"in" everywhere

Seth Hoenig seth.a.hoenig at gmail.com
Fri Oct 8 13:49:58 PDT 2010


2010/10/8 "Jérôme M. Berger" <jeberger at free.fr>

> Steven Schveighoffer wrote:
> > On Thu, 07 Oct 2010 16:23:47 -0400, Rainer Deyke <rainerd at eldwood.com>
> > wrote:
> >
> >> On 10/7/2010 13:57, Andrei Alexandrescu wrote:
> >>> On 10/7/10 14:40 CDT, bearophile wrote:
> >>>> Another solution is just to accept O(n) as the worst complexity for
> >>>> the "in" operator.
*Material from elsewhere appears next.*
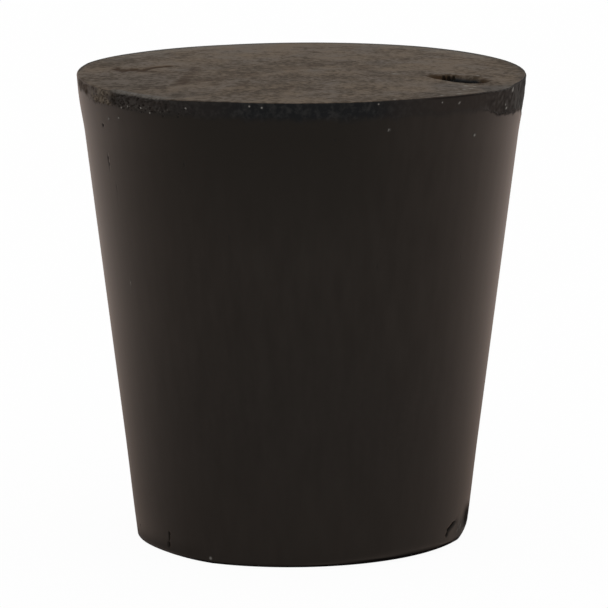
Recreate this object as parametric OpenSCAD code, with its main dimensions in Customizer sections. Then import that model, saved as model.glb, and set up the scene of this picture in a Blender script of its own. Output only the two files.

I don't understand what's the problem in this.
> >>>
> >>> That means we'd have to define another operation, i.e. "quickIn" that
> >>> has O(log n) bound.
> >>
> >> Why?
> >>
> >> I can't say I've ever cared about the big-O complexity of an operation.
> >
> > Then you don't understand how important it is.
>
>         If big O complexity is so important, then why does everyone use
> quicksort (which is O(n**2)) and not heap sort or merge sort (which
> are O(n*log(n)))?
>
>                Jerome
> --
> mailto:jeberger at free.fr
> http://jeberger.free.fr
> Jabber: jeberger at jabber.fr
>
>

Because on average quicksort is faster than heap sort, and uses much less
space than merge sort. Also, trivial guards can be put in place to avoid
running quicksort in a worst case (pre-sorted data) scenario.